I want to take a look at is his batting average. Regardless of how a person feels about Francoeur, he did bat .311 while with the Mets. Generally speaking, a batting average over .300 is considered very good. Something is fishy here, though. I mean, in Atlanta, Francoeur was batting a measly .239. Something’s gotta be up…A ha! While Francoeur did indeed bat .311 with us, he also accrued a BABIP that was, ironically .311 as well (.336 with the Mets). In 2009, the Major League average BABIP was .299. The league average BABIP inflated itself in the later stages of the season- .289 in June, .299 in July, .306 in August, .302 in September. So, what does that mean? Jeff Francoeur’s batting average inflated itself as well because of luck, the declining quality of defense on the field because of the "grueling 162-game season", less experienced rookies because of September call-ups, and other factors.
And then, there’s his horrendous rate of walks. With the Mets, he walked eleven times, with three of those walks being intentional. So, on his own, in 289 plate appearances, he walked eight times on his own. That comes to roughly one walk every 36 times he came to the plate, giving him a Mets OBP of .338, which is pretty damn poor.
Let’s look on the bright side, though. Jeff Francoeur just turned 26. Generally speaking, he’s entering into the age (26-30) where players are at their peaks, mentally and physically, in relation to the game. Sure, he’s had some rough patches, but he’s entering into his peak, so those rough patches will be smoothed over, yes? He’s another year older, another year smarter, and he’ll adjust himself to hit for a higher batting average. He’ll adjust himself to draw more unintentional walks. With those stats better, coupled with his theoretical 82 RBI and 20 HR, we’ll be cooking. Those are pretty solid stats for a corner outfielder.
The problem lies in believing that the above will happen- that Francoeur will adjust his game to cut down on the free swinging, raising his batting average, and improving his rate of drawing walks, making him a more valuable and 'useful' baseball player.
Jeff is 26, yes, and for a baseball player, that is still fairly young. It’d be something of a mistake to call him "a kid", "young", or any other derivative thereof, in my opinion, however. He made his Major League debut in 2005, at the age of 21, and has played in at least 155 games each season since then. So, he has considerable experience playing baseball at the Major League level. When he first debuted, it took him 128 plate appearances until he drew his first unintentional walk. For an inexperienced rookie, I believe it’s alright to cut him some leeway. He didn’t "know" better, and was excited to be getting his first taste of the big leagues. The problem is, he’s performed like that his entire MLB career now. His woes manifested themselves such that, in July 2008, he was sent down to the Minor Leagues to work on improving his swing and being more selective at the plate. While he should have been making adjustments- the hallmark of a successful player- he wasn’t.
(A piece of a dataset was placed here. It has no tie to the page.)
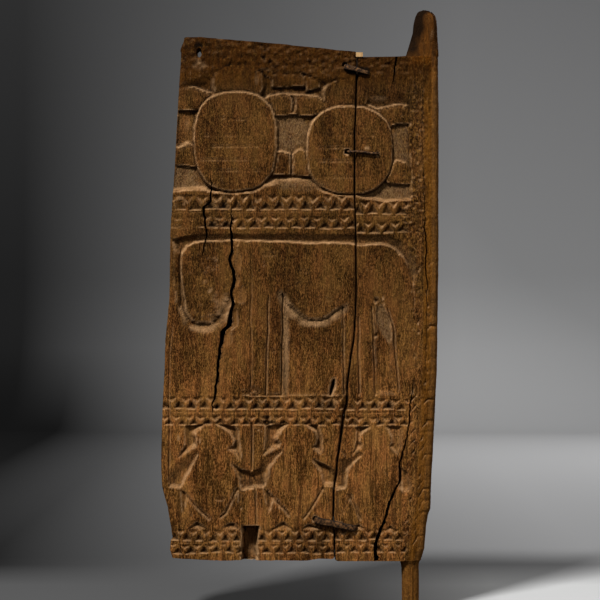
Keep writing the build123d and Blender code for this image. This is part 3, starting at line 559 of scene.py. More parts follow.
# A stroke's place in its pitch comes from the sum of the pitches below it, shifted by the place across.
def carveBorder(field, x, z):
    given = borderSet
    edge = valueAt(stileEdge, z) - x
    heights = np.linspace(60.0, 900.0, 400)
    turns = np.cumsum(1.0 / valueAt(given, heights, "pitch")) * (heights[1] - heights[0])
    for column in given["columns"]:
        off = (column["inset"] - edge) / column["half"]
        shape = np.interp(z, (300, 380, 560, 620), (1.4, 0.0, 0.0, -0.9)) * off
        chevron = np.interp(z, (300, 380, 560, 620), (0.0, 1.0, 1.0, 0.0)) * (np.abs(off) - 0.5)
        ragged = 2.2 * valueNoise(x / 5.0, z / 11.0, 78) + 1.4 * valueNoise(x / 2.5, z / 4.0, 79)
        turn = np.interp(z - 6.0 * (shape + chevron) + ragged, heights, turns) + column["shift"]
        rise = (turn % 1.0) * valueAt(given, z, "pitch")
        stroke = np.minimum(rise / 1.3, 1.0 - (rise - 1.3) / given["width"])
        worn = np.maximum(0.7 + 0.9 * valueNoise(x / 6.0, z / 10.0, 80), 0.0)
        worn *= 1.0 - column["fade"] * ease((z - 520.0) / 90.0)
        ends = ease((1.08 - np.abs(off)) / 0.3) * ease((z - 84.0) / 16.0) * ease((846.0 - z) / 30.0)
        raiseTo(field["depth"], ..., given["depth"] * stroke * worn * ends)


# Holes and losses: round pits at the staples' legs, a lock slot, a notch for the sill and small knots.
pits = [(-105.8, 869.6, 3.4, 12), (-102.1, 730.4, 3.6, 12), (-53.1, 726.2, 2.2, 6), (-153.3, 142.1, 3.6, 12),
        (-89, 127, 3.0, 9), (-55.2, 492.8, 3.4, 4), (-55.2, 436.8, 3.0, 3.5), (-42.4, 675.2, 2.0, 6),
        (-231.2, 296, 5.0, 5), (-230, 303, 4.0, 4), (-311, 320.6, 3.2, 6), (-228, 162, 4, 2.5),
        (3.6, 352, 2, 2)]
notch = [(-269.6, 131), (-243.2, 131), (-245.6, 96), (-246.6, 84), (-248, 74), (-271, 74), (-270.6, 96)]
lockSlot = [(-125.5, 366), (-121, 366), (-122.5, 352), (-127.5, 339), (-131.5, 339), (-129.5, 352)]


# A pit is a smooth step over the distance from its middle; notch and slot are steep cuts.
def carveLosses(field, x, z):
    for centreX, centreZ, radius, depth in pits:
        distance = np.hypot(x - centreX, z - centreZ)
        raiseTo(field["depth"], ..., depth * fade((distance - radius * 0.6) / (radius * 0.7)))
    facetCut(field, x, z, withWidth(notch, 2.6), 20.0)
    facetCut(field, x, z, withWidth(lockSlot, 2.2), 18.0)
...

The following is a words came out of Jeff Francoeur’s mouth: "I am actually trying to learn to walk a little bit. How about that? They’ve made adjustments to me and now I have to make adjustments. It’s going to take some time to learn when they are going to let me beat them or make someone else beat them. I need patience. I’m a different hitter than Chipper Jones. He goes up looking for certain pitches to hit. I go up there looking for something over the plate and try to hit it hard…A lot of people just thought I'd be a .260 hitter all my life. I was kind of like, 'Let me make some adjustments and let me learn the game a little bit.'" As evidenced by his continued low walk rates, the work he at one point did hasn’t manifested itself in any type of noticeable result. Nor have any efforts to raise his batting average, seemingly. Look at these batting average (first graph) and walk rate (second graph) charts. Worse yet, everything seems like it's going to trend downwards as well:
So, what is the end result of all of this rambling? To hope that Jeff Francoeur will change his game, when in the past, he’s demonstrated that he’s seemingly very well set in his established ways, is somewhat irrational. There’s just no evidence to back it up. Now, that’s not saying that Jeff Francoeur isn’t a good guy, or that he doesn’t give us all plenty of chuckles, and that we’re not better off with them- a common trend, I notice, is that when people decry the stats of the Jeff Francoeurs of the world, the Alex Coras of the world, people interpret them as disliking them as people. Do I want to see him do good, and have a killer season? Yes. Do I think that'll happen? Not in the least...The odds of him suddenly improving his game such that he’s worth more considerably more than a replacement player (0.0 WAR in 2009, and a 0.8 over the past three seasons, according to Fangraphs) are extremely slim. There’s just no real evidence to hint that it’ll come to pass.